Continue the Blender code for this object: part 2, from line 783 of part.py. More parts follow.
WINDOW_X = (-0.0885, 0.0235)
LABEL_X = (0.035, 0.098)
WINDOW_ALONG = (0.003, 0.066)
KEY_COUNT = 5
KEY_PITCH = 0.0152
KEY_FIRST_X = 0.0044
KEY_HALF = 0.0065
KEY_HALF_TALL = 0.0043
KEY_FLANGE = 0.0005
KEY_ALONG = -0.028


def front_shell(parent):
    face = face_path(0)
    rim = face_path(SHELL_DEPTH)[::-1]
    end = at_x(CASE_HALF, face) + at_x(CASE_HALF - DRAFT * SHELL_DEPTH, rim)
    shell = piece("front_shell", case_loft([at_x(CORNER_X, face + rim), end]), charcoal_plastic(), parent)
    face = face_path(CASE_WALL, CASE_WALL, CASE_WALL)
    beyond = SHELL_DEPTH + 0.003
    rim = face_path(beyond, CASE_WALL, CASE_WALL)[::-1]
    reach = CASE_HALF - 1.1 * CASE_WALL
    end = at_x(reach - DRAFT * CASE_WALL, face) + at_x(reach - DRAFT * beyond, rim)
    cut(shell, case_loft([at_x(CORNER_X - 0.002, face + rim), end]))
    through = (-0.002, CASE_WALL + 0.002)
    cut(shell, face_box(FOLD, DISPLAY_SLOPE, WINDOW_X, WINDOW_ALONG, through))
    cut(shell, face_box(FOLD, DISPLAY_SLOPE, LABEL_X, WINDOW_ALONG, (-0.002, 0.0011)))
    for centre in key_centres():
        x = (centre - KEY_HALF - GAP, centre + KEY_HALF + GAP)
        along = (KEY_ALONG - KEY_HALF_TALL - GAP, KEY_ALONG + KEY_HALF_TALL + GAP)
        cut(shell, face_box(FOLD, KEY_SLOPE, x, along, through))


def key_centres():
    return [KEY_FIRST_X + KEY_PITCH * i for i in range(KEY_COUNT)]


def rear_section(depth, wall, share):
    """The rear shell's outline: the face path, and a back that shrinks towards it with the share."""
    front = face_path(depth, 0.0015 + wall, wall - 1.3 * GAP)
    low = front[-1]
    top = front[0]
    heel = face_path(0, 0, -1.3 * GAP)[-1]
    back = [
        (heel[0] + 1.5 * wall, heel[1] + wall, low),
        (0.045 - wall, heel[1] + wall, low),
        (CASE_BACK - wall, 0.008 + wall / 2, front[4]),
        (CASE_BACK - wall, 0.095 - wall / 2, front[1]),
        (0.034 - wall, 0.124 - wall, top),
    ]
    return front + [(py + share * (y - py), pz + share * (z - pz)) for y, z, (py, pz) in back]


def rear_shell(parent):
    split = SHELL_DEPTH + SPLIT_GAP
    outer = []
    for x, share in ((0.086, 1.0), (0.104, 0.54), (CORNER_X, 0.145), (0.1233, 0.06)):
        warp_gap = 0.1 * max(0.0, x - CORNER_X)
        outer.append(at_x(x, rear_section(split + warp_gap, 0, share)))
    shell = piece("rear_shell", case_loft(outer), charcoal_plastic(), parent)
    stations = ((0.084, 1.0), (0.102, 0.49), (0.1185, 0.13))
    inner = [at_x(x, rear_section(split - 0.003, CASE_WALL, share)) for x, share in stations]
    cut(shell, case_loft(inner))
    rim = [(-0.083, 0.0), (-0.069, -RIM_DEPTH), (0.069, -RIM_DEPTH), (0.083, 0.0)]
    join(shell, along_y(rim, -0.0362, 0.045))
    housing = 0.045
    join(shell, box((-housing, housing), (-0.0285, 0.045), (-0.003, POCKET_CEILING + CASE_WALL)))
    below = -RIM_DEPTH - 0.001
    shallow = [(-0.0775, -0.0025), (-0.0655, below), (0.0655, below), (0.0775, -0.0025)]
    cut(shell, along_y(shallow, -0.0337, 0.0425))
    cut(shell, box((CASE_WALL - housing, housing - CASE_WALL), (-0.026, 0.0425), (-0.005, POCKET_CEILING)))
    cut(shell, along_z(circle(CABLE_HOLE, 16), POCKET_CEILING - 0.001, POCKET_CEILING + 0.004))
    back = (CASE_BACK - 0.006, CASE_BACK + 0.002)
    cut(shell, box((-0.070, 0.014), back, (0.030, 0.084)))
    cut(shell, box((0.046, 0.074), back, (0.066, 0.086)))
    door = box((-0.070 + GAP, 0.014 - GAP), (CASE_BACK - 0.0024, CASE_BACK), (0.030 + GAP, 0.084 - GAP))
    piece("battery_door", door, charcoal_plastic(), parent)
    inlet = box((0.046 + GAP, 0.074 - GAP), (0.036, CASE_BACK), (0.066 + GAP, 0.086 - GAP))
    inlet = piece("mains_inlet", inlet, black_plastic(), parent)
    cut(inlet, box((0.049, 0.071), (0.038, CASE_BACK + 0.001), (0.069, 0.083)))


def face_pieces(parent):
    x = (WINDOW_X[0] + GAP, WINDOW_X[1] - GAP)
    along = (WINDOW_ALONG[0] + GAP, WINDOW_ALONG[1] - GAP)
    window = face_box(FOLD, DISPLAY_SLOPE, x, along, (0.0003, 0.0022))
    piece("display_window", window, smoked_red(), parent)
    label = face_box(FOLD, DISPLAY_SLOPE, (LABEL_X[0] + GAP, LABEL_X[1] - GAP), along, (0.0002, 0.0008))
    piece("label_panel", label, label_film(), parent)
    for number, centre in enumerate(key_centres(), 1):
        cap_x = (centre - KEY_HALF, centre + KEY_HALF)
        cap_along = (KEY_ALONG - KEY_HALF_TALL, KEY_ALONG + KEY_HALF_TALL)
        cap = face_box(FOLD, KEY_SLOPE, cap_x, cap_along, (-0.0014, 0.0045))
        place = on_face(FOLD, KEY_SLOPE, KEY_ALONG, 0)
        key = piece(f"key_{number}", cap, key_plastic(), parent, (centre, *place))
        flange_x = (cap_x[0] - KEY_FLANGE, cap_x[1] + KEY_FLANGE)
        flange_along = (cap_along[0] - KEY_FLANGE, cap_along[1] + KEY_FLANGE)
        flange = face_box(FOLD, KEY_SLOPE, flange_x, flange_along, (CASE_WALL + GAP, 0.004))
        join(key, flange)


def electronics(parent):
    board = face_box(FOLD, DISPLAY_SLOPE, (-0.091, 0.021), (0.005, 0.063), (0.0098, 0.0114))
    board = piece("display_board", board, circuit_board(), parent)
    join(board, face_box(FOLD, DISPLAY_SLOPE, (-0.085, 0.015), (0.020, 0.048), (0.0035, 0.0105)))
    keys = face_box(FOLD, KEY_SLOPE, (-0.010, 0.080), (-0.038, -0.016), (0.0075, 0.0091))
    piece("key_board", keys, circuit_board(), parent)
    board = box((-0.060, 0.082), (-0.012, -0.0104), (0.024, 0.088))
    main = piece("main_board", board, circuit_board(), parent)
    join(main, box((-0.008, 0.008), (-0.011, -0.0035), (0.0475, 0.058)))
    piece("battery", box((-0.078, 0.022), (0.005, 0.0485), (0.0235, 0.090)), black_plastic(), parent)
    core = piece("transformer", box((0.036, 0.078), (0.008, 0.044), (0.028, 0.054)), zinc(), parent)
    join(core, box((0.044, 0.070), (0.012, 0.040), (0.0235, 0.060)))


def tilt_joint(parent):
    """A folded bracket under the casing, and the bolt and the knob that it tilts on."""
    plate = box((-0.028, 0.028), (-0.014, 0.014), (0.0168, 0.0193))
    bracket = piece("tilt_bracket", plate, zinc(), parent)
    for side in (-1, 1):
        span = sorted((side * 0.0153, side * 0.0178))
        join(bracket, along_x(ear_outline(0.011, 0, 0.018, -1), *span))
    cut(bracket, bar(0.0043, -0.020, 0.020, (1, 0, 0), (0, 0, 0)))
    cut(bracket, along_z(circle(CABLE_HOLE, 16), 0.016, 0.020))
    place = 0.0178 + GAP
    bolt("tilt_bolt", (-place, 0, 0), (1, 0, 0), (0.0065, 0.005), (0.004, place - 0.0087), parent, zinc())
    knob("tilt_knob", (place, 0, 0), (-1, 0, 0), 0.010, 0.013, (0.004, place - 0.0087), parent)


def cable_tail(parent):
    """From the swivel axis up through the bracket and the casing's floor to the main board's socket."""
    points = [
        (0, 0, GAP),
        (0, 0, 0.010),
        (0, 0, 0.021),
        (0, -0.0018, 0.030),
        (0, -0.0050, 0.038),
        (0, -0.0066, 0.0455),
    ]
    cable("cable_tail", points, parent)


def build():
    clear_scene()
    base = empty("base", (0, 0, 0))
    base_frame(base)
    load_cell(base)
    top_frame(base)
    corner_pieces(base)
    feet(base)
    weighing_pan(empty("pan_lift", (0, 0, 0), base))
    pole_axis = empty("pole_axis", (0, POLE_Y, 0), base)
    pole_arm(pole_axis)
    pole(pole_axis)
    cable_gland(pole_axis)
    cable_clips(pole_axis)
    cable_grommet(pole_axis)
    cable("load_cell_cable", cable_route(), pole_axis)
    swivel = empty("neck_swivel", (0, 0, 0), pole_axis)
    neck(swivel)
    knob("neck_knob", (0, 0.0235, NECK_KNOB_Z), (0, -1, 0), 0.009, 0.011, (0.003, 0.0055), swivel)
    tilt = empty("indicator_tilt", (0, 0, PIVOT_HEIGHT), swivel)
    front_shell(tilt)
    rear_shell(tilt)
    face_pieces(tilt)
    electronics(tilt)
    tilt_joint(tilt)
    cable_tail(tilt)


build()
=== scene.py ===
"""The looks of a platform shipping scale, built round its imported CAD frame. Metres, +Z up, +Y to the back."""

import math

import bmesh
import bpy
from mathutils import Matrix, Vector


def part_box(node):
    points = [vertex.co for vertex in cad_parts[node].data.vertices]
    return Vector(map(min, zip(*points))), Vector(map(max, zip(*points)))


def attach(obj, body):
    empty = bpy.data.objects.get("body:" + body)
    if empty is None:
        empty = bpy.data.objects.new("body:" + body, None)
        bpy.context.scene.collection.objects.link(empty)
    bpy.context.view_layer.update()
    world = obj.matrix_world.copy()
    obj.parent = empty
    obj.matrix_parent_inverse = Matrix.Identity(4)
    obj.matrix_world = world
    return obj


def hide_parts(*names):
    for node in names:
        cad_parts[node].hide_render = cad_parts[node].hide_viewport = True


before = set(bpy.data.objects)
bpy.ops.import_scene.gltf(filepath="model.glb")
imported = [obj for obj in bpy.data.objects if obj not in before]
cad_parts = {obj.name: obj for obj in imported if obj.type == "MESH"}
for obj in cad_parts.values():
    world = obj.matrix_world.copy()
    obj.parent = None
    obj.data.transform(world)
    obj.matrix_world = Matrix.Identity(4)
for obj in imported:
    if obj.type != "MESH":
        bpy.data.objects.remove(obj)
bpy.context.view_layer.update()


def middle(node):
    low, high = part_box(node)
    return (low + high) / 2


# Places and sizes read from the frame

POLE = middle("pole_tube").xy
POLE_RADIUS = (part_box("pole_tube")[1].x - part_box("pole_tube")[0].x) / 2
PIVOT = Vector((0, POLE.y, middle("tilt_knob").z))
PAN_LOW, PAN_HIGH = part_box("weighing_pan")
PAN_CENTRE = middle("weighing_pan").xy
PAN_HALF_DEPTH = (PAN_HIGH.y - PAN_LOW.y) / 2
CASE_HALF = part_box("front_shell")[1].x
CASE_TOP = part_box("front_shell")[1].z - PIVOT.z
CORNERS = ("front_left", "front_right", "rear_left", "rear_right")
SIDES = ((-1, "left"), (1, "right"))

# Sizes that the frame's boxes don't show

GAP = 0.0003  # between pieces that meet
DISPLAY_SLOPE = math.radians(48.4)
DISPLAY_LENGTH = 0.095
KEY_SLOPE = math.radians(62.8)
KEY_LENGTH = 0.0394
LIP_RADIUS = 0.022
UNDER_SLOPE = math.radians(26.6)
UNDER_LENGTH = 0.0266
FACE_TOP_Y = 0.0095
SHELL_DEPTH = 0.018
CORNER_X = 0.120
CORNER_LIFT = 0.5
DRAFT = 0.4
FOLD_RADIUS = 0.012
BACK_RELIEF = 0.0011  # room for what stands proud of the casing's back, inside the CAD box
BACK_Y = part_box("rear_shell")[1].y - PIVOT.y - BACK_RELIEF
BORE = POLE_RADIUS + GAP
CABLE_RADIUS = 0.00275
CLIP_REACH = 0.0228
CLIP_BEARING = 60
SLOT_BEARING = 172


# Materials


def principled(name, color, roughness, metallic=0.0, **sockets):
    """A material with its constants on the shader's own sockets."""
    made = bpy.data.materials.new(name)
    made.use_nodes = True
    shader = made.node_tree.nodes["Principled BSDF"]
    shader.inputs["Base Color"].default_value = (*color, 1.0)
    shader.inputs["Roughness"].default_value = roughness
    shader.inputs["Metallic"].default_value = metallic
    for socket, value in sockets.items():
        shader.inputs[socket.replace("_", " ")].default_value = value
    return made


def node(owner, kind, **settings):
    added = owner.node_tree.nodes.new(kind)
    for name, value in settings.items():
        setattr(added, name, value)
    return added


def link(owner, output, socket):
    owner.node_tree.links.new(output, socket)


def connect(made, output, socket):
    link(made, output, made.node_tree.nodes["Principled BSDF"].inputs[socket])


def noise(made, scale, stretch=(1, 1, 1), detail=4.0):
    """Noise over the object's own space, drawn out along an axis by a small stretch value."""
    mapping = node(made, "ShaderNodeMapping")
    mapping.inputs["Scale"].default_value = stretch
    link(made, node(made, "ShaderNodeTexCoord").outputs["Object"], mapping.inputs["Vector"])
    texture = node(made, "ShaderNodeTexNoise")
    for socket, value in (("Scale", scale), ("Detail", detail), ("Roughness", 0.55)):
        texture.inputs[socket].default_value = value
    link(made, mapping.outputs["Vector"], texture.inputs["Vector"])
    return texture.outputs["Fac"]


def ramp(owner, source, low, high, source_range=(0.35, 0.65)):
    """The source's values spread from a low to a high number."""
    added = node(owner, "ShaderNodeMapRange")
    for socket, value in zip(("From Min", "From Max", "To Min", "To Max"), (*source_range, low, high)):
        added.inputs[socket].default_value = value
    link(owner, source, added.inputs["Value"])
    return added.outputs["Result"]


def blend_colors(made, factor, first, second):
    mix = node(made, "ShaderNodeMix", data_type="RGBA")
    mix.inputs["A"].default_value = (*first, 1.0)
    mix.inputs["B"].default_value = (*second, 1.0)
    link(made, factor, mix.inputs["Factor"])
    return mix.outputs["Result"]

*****

What the task asks
Beginning with the line containing "front_shell(tilt)" and ending with the line containing "if empty is", extract those lines exactly from the listing above, and only those.

Worked answer
    front_shell(tilt)
    rear_shell(tilt)
    face_pieces(tilt)
    electronics(tilt)
    tilt_joint(tilt)
    cable_tail(tilt)


build()
=== scene.py ===
"""The looks of a platform shipping scale, built round its imported CAD frame. Metres, +Z up, +Y to the back."""

import math

import bmesh
import bpy
from mathutils import Matrix, Vector


def part_box(node):
    points = [vertex.co for vertex in cad_parts[node].data.vertices]
    return Vector(map(min, zip(*points))), Vector(map(max, zip(*points)))


def attach(obj, body):
    empty = bpy.data.objects.get("body:" + body)
    if empty is None:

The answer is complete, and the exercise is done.